*What you have to do*
Would you quote the material below in full and unchanged?

+--

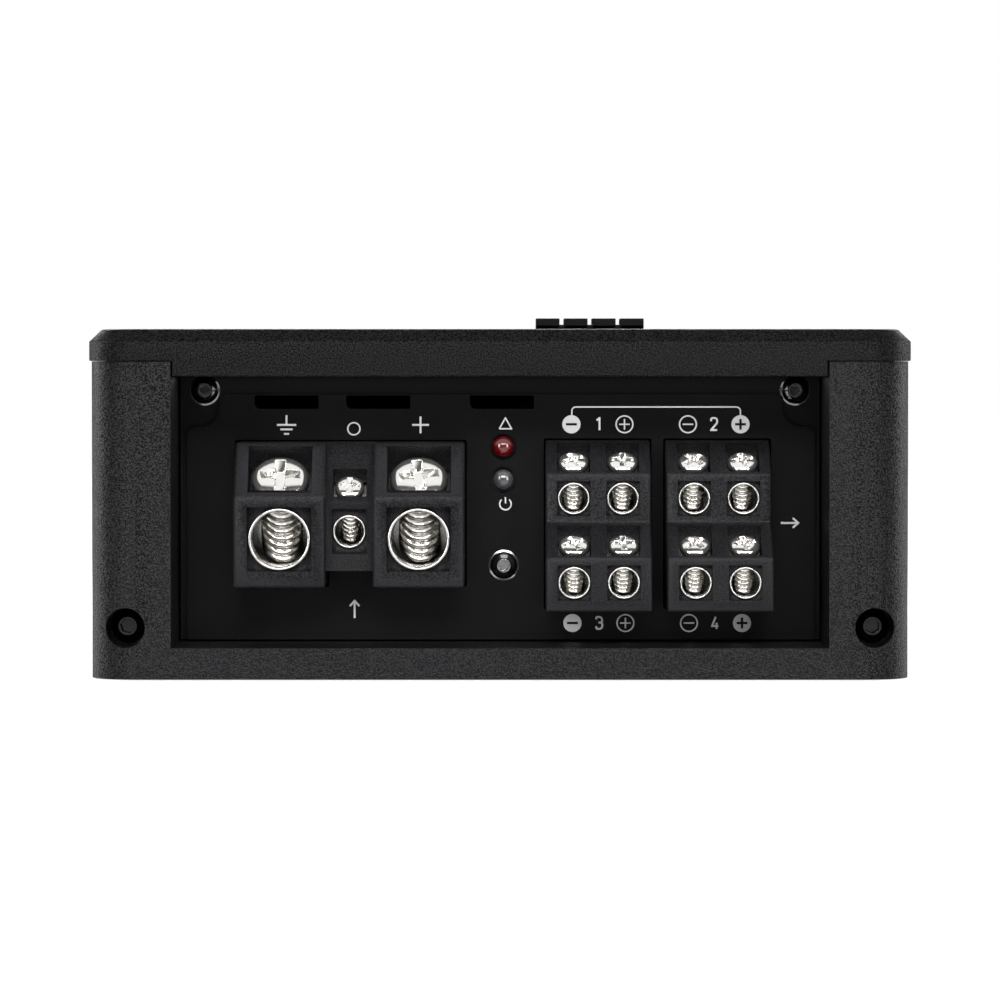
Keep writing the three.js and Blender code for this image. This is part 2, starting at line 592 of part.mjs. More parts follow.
// The common ground shell: a plate behind the panel that carries the four sleeves.
function rcaShell() {
  const plate = slab(RCA.plate.x, RCA.plate.depth, RCA.plate.z);
  const sleeves = rcaPlaces.map(([x, z]) => pin(RCA.sleeve, x, z, [RCA.nose, 24.5]));
  const insides = rcaPlaces.map(([x, z]) => pin(RCA.liner + GAP, x, z, [0, 28]));
  return cut(join(plate, ...sleeves), ...insides);
}

// The upright board, with the bodies of its four potentiometers and two switches.
function controlBoard() {
  const { left, right, low, high, front, thickness, bodiesFrom } = CONTROL_BOARD;
  const { potHalf, switchHalfX, switchHalfZ } = CONTROL_BOARD;
  const board = slab([left, right], [front, front + thickness], [low, high]);
  const around = (x, z, halfX, halfZ) =>
    slab([x - halfX, x + halfX], [bodiesFrom, front + 0.5], [z - halfZ, z + halfZ]);
  return join(board,
    ...KNOB.xs.map((x) => around(x, KNOB.z, potHalf, potHalf)),
    ...SWITCH.xs.map((x) => around(x, SWITCH.z, switchHalfX, switchHalfZ)));
}

// A turned knob with a driver slot across its face, made about its own axis.
function knobSolid() {
  const length = KNOB.back - KNOB.front;
  const body = turned([
    [0, -length], [KNOB.radius, -length], [KNOB.radius, -0.4], [KNOB.radius - 0.4, 0], [0, 0],
  ], FINE);
  const { half, deep } = KNOB_SLOT;
  return cut(body, block([-half, half], [-deep, 1], [-5, 5]));
}

function switchLever(x) {
  const { wide, high, front, z } = SWITCH;
  const stem = slab([x - wide / 2, x + wide / 2], [front, 24.8], [z - high / 2, z + high / 2]);
  const { halfX, halfZ, depth } = SWITCH_FOOT;
  const foot = slab([x - halfX, x + halfX], depth, [z - halfZ, z + halfZ]);
  return join(stem, foot);
}

piece('rca_block', rcaBlock(), TERMINAL_PLASTIC, inputEnd);
piece('rca_shell', rcaShell(), NICKEL, inputEnd);
piece('control_board', controlBoard(), BOARD_GREEN, inputEnd);
const knobNames = ['front_gain_knob', 'front_crossover_knob', 'rear_gain_knob', 'rear_crossover_knob'];
const knob = knobSolid();
knobNames.forEach((name, number) => {
  const mesh = piece(name, knob, SATIN_BLACK, inputEnd);
  mesh.position.set(KNOB.xs[number], inwards(KNOB.front), KNOB.z);
  mesh.rotation.x = Math.PI;
});
['front_filter_switch', 'rear_filter_switch'].forEach((name, number) => {
  piece(name, switchLever(SWITCH.xs[number]), SATIN_BLACK, inputEnd);
});

// ---------------------------------------------------------------- inside
const board = slab([-BOARD.half, BOARD.half], [BOARD.front, BOARD.back], [BOARD.low, BOARD.high]);
piece('main_board', board, BOARD_GREEN);

// A ring core wound with wire, standing flat on the board.
function transformer() {
  const { inner, outer, low, high } = TRANSFORMER;
  const soft = 3;
  const section = [
    [inner + soft, low], [outer - soft, low], [outer, low + soft], [outer, high - soft],
    [outer - soft, high], [inner + soft, high], [inner, high - soft], [inner, low + soft],
    [inner + soft, low],
  ];
  return upright(turned(section, 20), TRANSFORMER.x, TRANSFORMER.y);
}

piece('transformer', transformer(), COPPER);
piece('capacitor', upright(rod(CAPACITOR.radius, [CAPACITOR.low, CAPACITOR.high]),
  CAPACITOR.x, CAPACITOR.y), DARK_SLEEVE);
piece('transistor_bar', block(TRANSISTOR_BAR.x, TRANSISTOR_BAR.y, TRANSISTOR_BAR.z), ALUMINIUM);

// ---------------------------------------------------------------- badge
// A thin backing that carries four plain upright blocks.
function badge() {
  const low = HEIGHT + GAP;
  const { space } = BADGE;
  const total = BADGE.widths.reduce((sum, width) => sum + width + space, -space);
  const ys = [BADGE.depth, BADGE.depth + BADGE.length];
  const parts = [slab([BADGE.left, BADGE.left + total], ys, [low, low + BADGE.base])];
  let left = BADGE.left;
  for (const width of BADGE.widths) {
    parts.push(slab([left, left + width], [ys[0], ys[1]], [low, low + BADGE.rise]));
    left += width + space;
  }
  return join(...parts);
}

piece('badge', badge(), SATIN_BLACK);

export default root;
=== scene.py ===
import math

import bmesh
import bpy
from mathutils import Matrix, Vector


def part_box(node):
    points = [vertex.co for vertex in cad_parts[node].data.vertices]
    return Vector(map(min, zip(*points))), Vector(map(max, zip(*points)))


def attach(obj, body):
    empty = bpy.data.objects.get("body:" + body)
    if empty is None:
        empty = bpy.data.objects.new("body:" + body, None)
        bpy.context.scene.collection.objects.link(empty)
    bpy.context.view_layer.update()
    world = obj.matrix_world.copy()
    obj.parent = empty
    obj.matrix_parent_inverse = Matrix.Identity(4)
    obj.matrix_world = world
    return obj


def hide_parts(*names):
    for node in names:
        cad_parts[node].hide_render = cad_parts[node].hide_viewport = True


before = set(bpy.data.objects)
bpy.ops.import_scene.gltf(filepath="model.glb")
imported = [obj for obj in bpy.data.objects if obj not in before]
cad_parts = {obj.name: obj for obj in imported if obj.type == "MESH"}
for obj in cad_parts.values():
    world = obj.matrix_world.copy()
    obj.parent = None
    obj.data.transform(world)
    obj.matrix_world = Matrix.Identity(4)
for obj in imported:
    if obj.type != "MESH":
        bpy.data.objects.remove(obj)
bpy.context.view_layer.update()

bl_info = {
    "name": "Compact Car Amplifier",
    "version": (1, 0, 0),
    "blender": (4, 5, 0),
    "location": "3D View > Sidebar > Amplifier",
    "description": "Builds the finished pieces of a compact four channel amplifier on its frame",
    "category": "Object",
}

# The cover's joint line, in millimetres.
JOINT_LINE = 0.06
# Everything is drawn in millimetres and brought to metres when a piece is finished.
MM = 0.001


def span(node, axis):
    """The lowest and highest millimetre of a node along one axis."""
    low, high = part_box(node)
    return low[axis] / MM, high[axis] / MM


COVER_X = span("top_cover", 0)
COVER_Y = span("top_cover", 1)
FRAME_X = span("front_frame", 0)
FRAME_Y = span("front_frame", 1)
HEATSINK_X = span("heatsink", 0)
HEATSINK_Y = span("heatsink", 1)
PANEL_X = span("front_panel", 0)
PANEL_Y = span("front_panel", 1)
PANEL_Z = span("front_panel", 2)
OUTER_PLANE = COVER_Y[0]
# Screw places, in millimetres: across and up for the ends, across and along for the underside.
PANEL_SCREW_X = 46.1
PANEL_SCREW_Z = 44.0
FRAME_SCREW_X = 57.2
FRAME_SCREW_Z = 7.9
COVER_SCREW_X = 47.2
COVER_SCREW_Y = 70
# How far an end panel's plate lies behind its raised middle.
PANEL_STEP = 1.0
# The power block's three walls, from left to right, and their undersides.
POWER_WALLS = {"ground": (-41.1, -26.9), "remote": (-27.2, -19.3), "supply": (-19.6, -5.45)}
POWER_FOOT = 13.6
REMOTE_FOOT = 16.25
POWER_TOP = 36.0


# ---------------------------------------------------------------- settings of the add-on
def length(name, default, description):
    """A size that a user may change, kept in metres and given in millimetres."""
    return bpy.props.FloatProperty(name=name, default=default * MM, min=0.0, precision=5,
                                   unit="LENGTH", description=description)


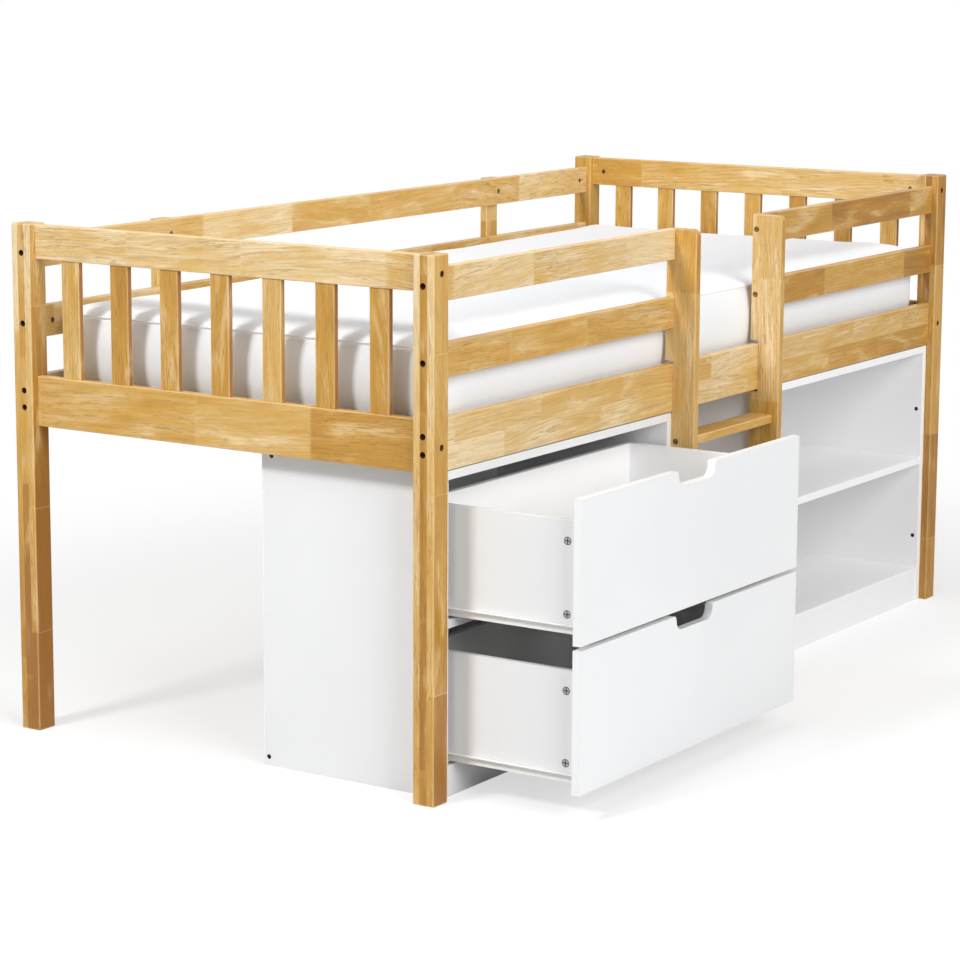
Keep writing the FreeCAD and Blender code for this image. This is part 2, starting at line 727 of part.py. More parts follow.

+--

*Exercise result*
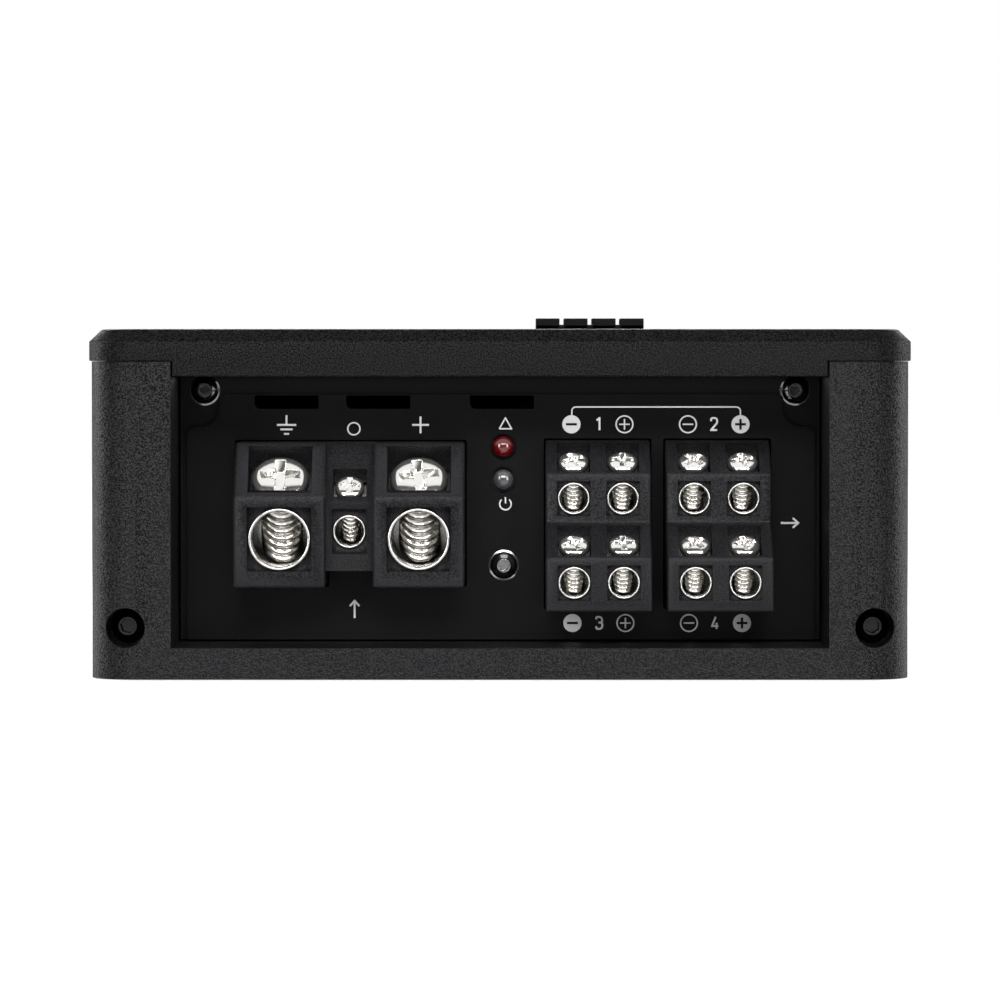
Keep writing the three.js and Blender code for this image. This is part 2, starting at line 592 of part.mjs. More parts follow.
// The common ground shell: a plate behind the panel that carries the four sleeves.
function rcaShell() {
  const plate = slab(RCA.plate.x, RCA.plate.depth, RCA.plate.z);
  const sleeves = rcaPlaces.map(([x, z]) => pin(RCA.sleeve, x, z, [RCA.nose, 24.5]));
  const insides = rcaPlaces.map(([x, z]) => pin(RCA.liner + GAP, x, z, [0, 28]));
  return cut(join(plate, ...sleeves), ...insides);
}

// The upright board, with the bodies of its four potentiometers and two switches.
function controlBoard() {
  const { left, right, low, high, front, thickness, bodiesFrom } = CONTROL_BOARD;
  const { potHalf, switchHalfX, switchHalfZ } = CONTROL_BOARD;
  const board = slab([left, right], [front, front + thickness], [low, high]);
  const around = (x, z, halfX, halfZ) =>
    slab([x - halfX, x + halfX], [bodiesFrom, front + 0.5], [z - halfZ, z + halfZ]);
  return join(board,
    ...KNOB.xs.map((x) => around(x, KNOB.z, potHalf, potHalf)),
    ...SWITCH.xs.map((x) => around(x, SWITCH.z, switchHalfX, switchHalfZ)));
}

// A turned knob with a driver slot across its face, made about its own axis.
function knobSolid() {
  const length = KNOB.back - KNOB.front;
  const body = turned([
    [0, -length], [KNOB.radius, -length], [KNOB.radius, -0.4], [KNOB.radius - 0.4, 0], [0, 0],
  ], FINE);
  const { half, deep } = KNOB_SLOT;
  return cut(body, block([-half, half], [-deep, 1], [-5, 5]));
}

function switchLever(x) {
  const { wide, high, front, z } = SWITCH;
  const stem = slab([x - wide / 2, x + wide / 2], [front, 24.8], [z - high / 2, z + high / 2]);
  const { halfX, halfZ, depth } = SWITCH_FOOT;
  const foot = slab([x - halfX, x + halfX], depth, [z - halfZ, z + halfZ]);
  return join(stem, foot);
}

piece('rca_block', rcaBlock(), TERMINAL_PLASTIC, inputEnd);
piece('rca_shell', rcaShell(), NICKEL, inputEnd);
piece('control_board', controlBoard(), BOARD_GREEN, inputEnd);
const knobNames = ['front_gain_knob', 'front_crossover_knob', 'rear_gain_knob', 'rear_crossover_knob'];
const knob = knobSolid();
knobNames.forEach((name, number) => {
  const mesh = piece(name, knob, SATIN_BLACK, inputEnd);
  mesh.position.set(KNOB.xs[number], inwards(KNOB.front), KNOB.z);
  mesh.rotation.x = Math.PI;
});
['front_filter_switch', 'rear_filter_switch'].forEach((name, number) => {
  piece(name, switchLever(SWITCH.xs[number]), SATIN_BLACK, inputEnd);
});

// ---------------------------------------------------------------- inside
const board = slab([-BOARD.half, BOARD.half], [BOARD.front, BOARD.back], [BOARD.low, BOARD.high]);
piece('main_board', board, BOARD_GREEN);

// A ring core wound with wire, standing flat on the board.
function transformer() {
  const { inner, outer, low, high } = TRANSFORMER;
  const soft = 3;
  const section = [
    [inner + soft, low], [outer - soft, low], [outer, low + soft], [outer, high - soft],
    [outer - soft, high], [inner + soft, high], [inner, high - soft], [inner, low + soft],
    [inner + soft, low],
  ];
  return upright(turned(section, 20), TRANSFORMER.x, TRANSFORMER.y);
}

piece('transformer', transformer(), COPPER);
piece('capacitor', upright(rod(CAPACITOR.radius, [CAPACITOR.low, CAPACITOR.high]),
  CAPACITOR.x, CAPACITOR.y), DARK_SLEEVE);
piece('transistor_bar', block(TRANSISTOR_BAR.x, TRANSISTOR_BAR.y, TRANSISTOR_BAR.z), ALUMINIUM);

// ---------------------------------------------------------------- badge
// A thin backing that carries four plain upright blocks.
function badge() {
  const low = HEIGHT + GAP;
  const { space } = BADGE;
  const total = BADGE.widths.reduce((sum, width) => sum + width + space, -space);
  const ys = [BADGE.depth, BADGE.depth + BADGE.length];
  const parts = [slab([BADGE.left, BADGE.left + total], ys, [low, low + BADGE.base])];
  let left = BADGE.left;
  for (const width of BADGE.widths) {
    parts.push(slab([left, left + width], [ys[0], ys[1]], [low, low + BADGE.rise]));
    left += width + space;
  }
  return join(...parts);
}

piece('badge', badge(), SATIN_BLACK);

export default root;
=== scene.py ===
import math

import bmesh
import bpy
from mathutils import Matrix, Vector


def part_box(node):
    points = [vertex.co for vertex in cad_parts[node].data.vertices]
    return Vector(map(min, zip(*points))), Vector(map(max, zip(*points)))


def attach(obj, body):
    empty = bpy.data.objects.get("body:" + body)
    if empty is None:
        empty = bpy.data.objects.new("body:" + body, None)
        bpy.context.scene.collection.objects.link(empty)
    bpy.context.view_layer.update()
    world = obj.matrix_world.copy()
    obj.parent = empty
    obj.matrix_parent_inverse = Matrix.Identity(4)
    obj.matrix_world = world
    return obj


def hide_parts(*names):
    for node in names:
        cad_parts[node].hide_render = cad_parts[node].hide_viewport = True


before = set(bpy.data.objects)
bpy.ops.import_scene.gltf(filepath="model.glb")
imported = [obj for obj in bpy.data.objects if obj not in before]
cad_parts = {obj.name: obj for obj in imported if obj.type == "MESH"}
for obj in cad_parts.values():
    world = obj.matrix_world.copy()
    obj.parent = None
    obj.data.transform(world)
    obj.matrix_world = Matrix.Identity(4)
for obj in imported:
    if obj.type != "MESH":
        bpy.data.objects.remove(obj)
bpy.context.view_layer.update()

bl_info = {
    "name": "Compact Car Amplifier",
    "version": (1, 0, 0),
    "blender": (4, 5, 0),
    "location": "3D View > Sidebar > Amplifier",
    "description": "Builds the finished pieces of a compact four channel amplifier on its frame",
    "category": "Object",
}

# The cover's joint line, in millimetres.
JOINT_LINE = 0.06
# Everything is drawn in millimetres and brought to metres when a piece is finished.
MM = 0.001


def span(node, axis):
    """The lowest and highest millimetre of a node along one axis."""
    low, high = part_box(node)
    return low[axis] / MM, high[axis] / MM


COVER_X = span("top_cover", 0)
COVER_Y = span("top_cover", 1)
FRAME_X = span("front_frame", 0)
FRAME_Y = span("front_frame", 1)
HEATSINK_X = span("heatsink", 0)
HEATSINK_Y = span("heatsink", 1)
PANEL_X = span("front_panel", 0)
PANEL_Y = span("front_panel", 1)
PANEL_Z = span("front_panel", 2)
OUTER_PLANE = COVER_Y[0]
# Screw places, in millimetres: across and up for the ends, across and along for the underside.
PANEL_SCREW_X = 46.1
PANEL_SCREW_Z = 44.0
FRAME_SCREW_X = 57.2
FRAME_SCREW_Z = 7.9
COVER_SCREW_X = 47.2
COVER_SCREW_Y = 70
# How far an end panel's plate lies behind its raised middle.
PANEL_STEP = 1.0
# The power block's three walls, from left to right, and their undersides.
POWER_WALLS = {"ground": (-41.1, -26.9), "remote": (-27.2, -19.3), "supply": (-19.6, -5.45)}
POWER_FOOT = 13.6
REMOTE_FOOT = 16.25
POWER_TOP = 36.0


# ---------------------------------------------------------------- settings of the add-on
def length(name, default, description):
    """A size that a user may change, kept in metres and given in millimetres."""
    return bpy.props.FloatProperty(name=name, default=default * MM, min=0.0, precision=5,
                                   unit="LENGTH", description=description)


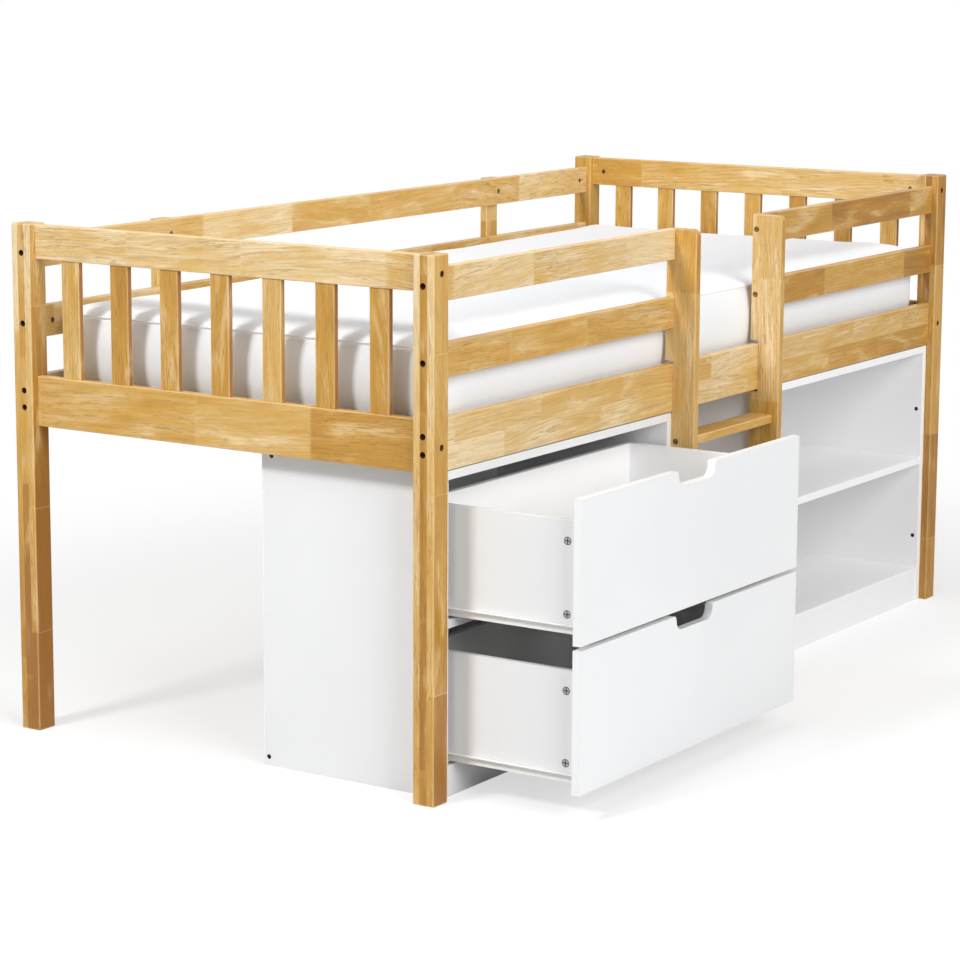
Keep writing the FreeCAD and Blender code for this image. This is part 2, starting at line 727 of part.py. More parts follow.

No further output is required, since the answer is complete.